◆ TASK INSTRUCTIONS ◆
Please restate, exactly as written, the lines running from the beginning of the material through the line that has "a closed tube" in it.

··········

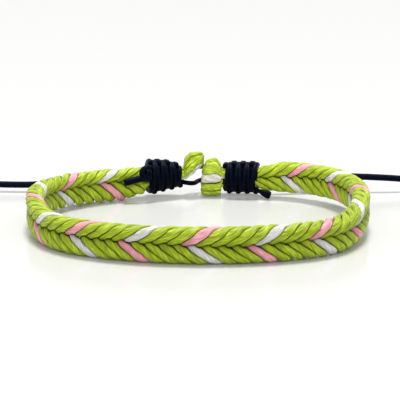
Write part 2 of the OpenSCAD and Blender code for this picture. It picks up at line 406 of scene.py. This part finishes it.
def sweep(
    name: str,
    rings: np.ndarray,
    along: np.ndarray,
    around: float,
    shift: float = 0.0,
    crease: np.ndarray | None = None,
) -> bpy.types.Object:
    """Makes a closed tube from rings of points, with a UV map "run" in millimetres.

    Args:
        name: The new piece's name.
        rings: Points in millimetres, one row for each ring, whose last point meets its first.
        along: Length along the tube at each ring.
        around: The tube's girth, which the map's second axis runs over.
        shift: Added to the map's first axis, so that equal cords don't share one pattern.
        crease: How deep in a crease each point lies, 0 to 1, from which the material paints
        shade. None for a cord that has no creases.

    Returns:
        The new piece, linked to the scene.
    """
    n, m = rings.shape[:2]
    bm = bmesh.new()
    bm.loops.layers.uv.new("run")
    bmesh.ops.create_grid(bm, x_segments=m - 1, y_segments=n - 1, size=0.5, calc_uvs=True)
    bm.verts.ensure_lookup_table()
    uv = bm.loops.layers.uv.active
    # Painted shade: each point's depth in the braid's creases, which the material paints darker
    deep = bm.verts.layers.float.new("crease")
    if crease is not None:
        for vert, value in zip(bm.verts, crease.reshape(-1)):
            vert[deep] = value
    for vert, place in zip(bm.verts, rings.reshape(-1, 3) * MM):
        row, column = divmod(vert.index, m)
        for loop in vert.link_loops:
            loop[uv].uv = (along[row] + shift, around * column / (m - 1))
        vert.co = place
    bmesh.ops.remove_doubles(bm, verts=bm.verts, dist=WELD)
    rims = [e for e in bm.edges if e.is_boundary]
    bmesh.ops.holes_fill(bm, edges=rims, sides=0)
    bmesh.ops.recalc_face_normals(bm, faces=bm.faces)
    for face in bm.faces:
        face.smooth = True
    return finished(name, bm)


def unit(v: np.ndarray) -> np.ndarray:
    """Scales vectors on the last axis to a length of one."""
    return v / np.maximum(np.linalg.norm(v, axis=-1, keepdims=True), 1e-12)


def lengths(path: np.ndarray) -> np.ndarray:
    """Gives the length along a path at each of its points."""
    return np.concatenate([[0], np.cumsum(np.linalg.norm(np.diff(path, axis=0), axis=1))])


def smooth_route(points: np.ndarray, parts: int) -> np.ndarray:
    """Runs a smooth line through route points, as the part's source does.

    Args:
        points: The route's points.
        parts: Steps from each point to the next.

    Returns:
        The points on the line.
    """
    p = np.vstack([points[:1], points, points[-1:]])
    out = []
    for i in range(len(points) - 1):
        a, b, c, d = p[i : i + 4]
        for j in range(parts):
            t = j / parts
            out.append(
                0.5 * (2 * b + (c - a) * t + (2 * a - 5 * b + 4 * c - d) * t**2
                       + (3 * b - a - 3 * c + d) * t**3)
            )
    return np.array(out + [points[-1]])


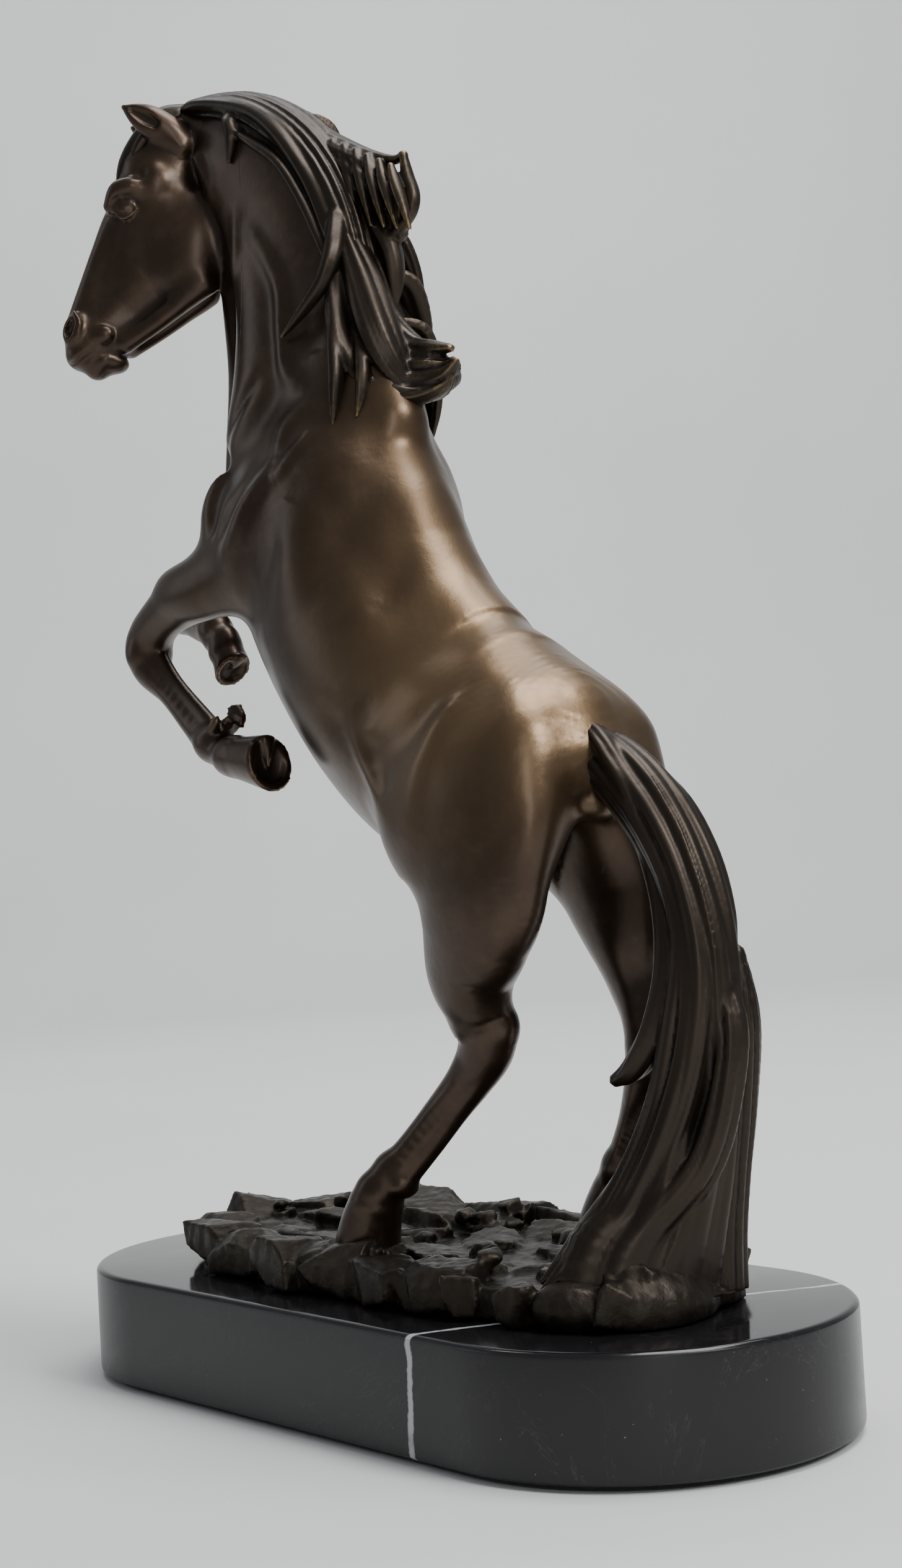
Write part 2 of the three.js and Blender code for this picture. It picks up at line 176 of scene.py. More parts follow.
def tube(stations, side=(0, -1, 0), k=3.0, cut=False, strands=0, relief=0.0, twist=0.0,
         phase=0.0, density=5):
    """A lofted tube. A station is x, y, z, depth, width; width lies along `side`.
    `strands` ridges of height `relief` run along it and turn by `twist` round it."""
    rows = catmull(stations, (len(stations) - 1) * density + 1)
    centre, half = rows[:, :3], np.maximum(rows[:, 3:5], 0.3)
    tangent = np.gradient(centre, axis=0)
    tangent /= np.linalg.norm(tangent, axis=1)[:, None]
    wide = np.array(side, float) - tangent * (tangent @ np.array(side, float))[:, None]
    wide /= np.linalg.norm(wide, axis=1)[:, None]
    deep = np.cross(wide, tangent)
    last = len(centre) - 1
    reach = half.max() + relief + 1

    def part(p):
        d2 = (p ** 2).sum(1)[:, None] - 2 * p @ centre.T + (centre ** 2).sum(1)[None]
        i = d2.argmin(1)
        ax = ((p - centre[i]) * tangent[i]).sum(1)
        j = np.clip(i + np.where(ax > 0, 1, -1), 0, last)
        span = np.linalg.norm(centre[j] - centre[i], axis=1)
        w = np.where(j != i, np.clip(np.abs(ax) / np.maximum(span, 1e-6), 0, 0.5), 0.0)
        wc = w[:, None]

        def mix(v):
            return v[i] * (1 - wc) + v[j] * wc
        rel = p - mix(centre)
        x, y = (rel * mix(deep)).sum(1), (rel * mix(wide)).sum(1)
        ended = j == i
        z = np.where(ended, (rel * tangent[i]).sum(1), 0.0)
        ab = mix(half)
        if strands:
            angle = np.arctan2(y / ab[:, 1], x / ab[:, 0])
            s = (i + (j - i) * w) / last
            a1 = strands * 0.5 * angle + twist * s * 6.283 + phase
            a2 = strands * 1.3 * 0.5 * angle - twist * s * 4.1 + phase * 1.7 + 3 * s
            wave = 0.62 * np.abs(np.sin(a1)) + 0.38 * np.abs(np.sin(a2)) - 0.45
            ab = ab + (relief * wave * np.minimum(1, ab.min(1) / 4))[:, None]
        q = np.stack([x, y, z], 1)
        size = np.concatenate([ab, ab.min(1)[:, None]], 1)
        return ellipse_distance(q, np.maximum(size, 0.25))

    def distance(p):
        out = np.empty(len(p))
        for start in range(0, len(p), 60000):
            out[start:start + 60000] = part(p[start:start + 60000])
        return out
    return Prim(distance, centre.min(0) - reach, centre.max(0) + reach, k, cut)


def swell(points, height, width):
    """A soft ridge along a line, or a furrow where height is below zero; it fades at its ends."""
    line = catmull(points, (len(points) - 1) * 8 + 1)
    fade = np.sin(np.pi * np.linspace(0.06, 0.94, len(line))) ** 0.7

    def amount(p):
        d2 = (p ** 2).sum(1)[:, None] - 2 * p @ line.T + (line ** 2).sum(1)[None]
        i = d2.argmin(1)
        return height * fade[i] * np.exp(-d2[np.arange(len(p)), i] / width ** 2)
    reach = 2.4 * width
    return Prim(amount, line.min(0) - reach, line.max(0) + reach, 0.0, soft=True)


def both_swells(points, height, width):
    """The same swell on the left and the right."""
    made = []
    for hand in (-1, 1):
        made.append(swell([(x, y * hand, z) for x, y, z in points], height, width))
    return made


def both(make, centre, *rest, **more):
    """The same shape on the left and the right of the median plane."""
    made = []
    for hand in (-1, 1):
        x, y, z = centre
        turn = more.get("turn", (0, 0, 0))
        args = dict(more, turn=(turn[0] * hand, turn[1], turn[2] * hand))
        made.append(make((x, y * hand, z), *rest, **args))
    return made


def both_tubes(stations, **more):
    made = []
    for hand in (-1, 1):
        rows = [[s[0], s[1] * hand] + list(s[2:]) for s in stations]
        made.append(tube(rows, **more))
    return made


def field(points, prims, pad=7.0):
    """The distance of each point from all the prims together; a prim is only looked at within
    `pad` of its box."""
    d = np.full(len(points), FAR)
    for prim in prims:
        room = 0.0 if prim.soft else prim.k + (1.0 if prim.cut else pad)
        low, high = prim.low - room, prim.high + room
        at = np.flatnonzero((points[:, 2] > low[2]) & (points[:, 2] < high[2]))
        near = points[at]
        at = at[((near[:, :2] > low[:2]) & (near[:, :2] < high[:2])).all(1)]
        if not len(at):
            continue
        v = prim.distance(points[at])
        if prim.soft:
            d[at] -= v
        elif prim.cut:
            d[at] = -smooth_min(-d[at], v, prim.k)
        else:
            d[at] = smooth_min(d[at], v, prim.k)
    return d


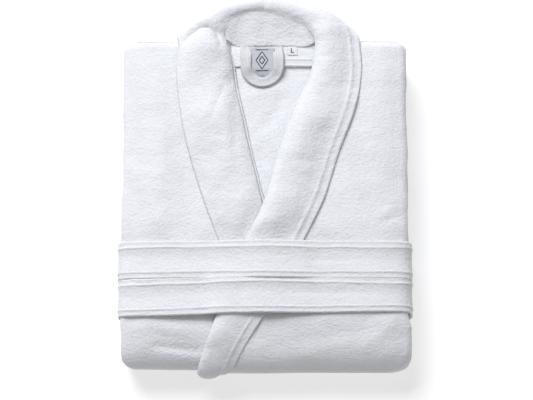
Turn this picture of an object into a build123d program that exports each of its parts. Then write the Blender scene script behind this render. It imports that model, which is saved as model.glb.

··········

◆ RESULT BELOW ◆
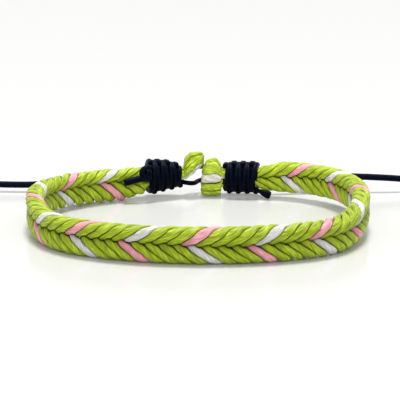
Write part 2 of the OpenSCAD and Blender code for this picture. It picks up at line 406 of scene.py. This part finishes it.
def sweep(
    name: str,
    rings: np.ndarray,
    along: np.ndarray,
    around: float,
    shift: float = 0.0,
    crease: np.ndarray | None = None,
) -> bpy.types.Object:
    """Makes a closed tube from rings of points, with a UV map "run" in millimetres.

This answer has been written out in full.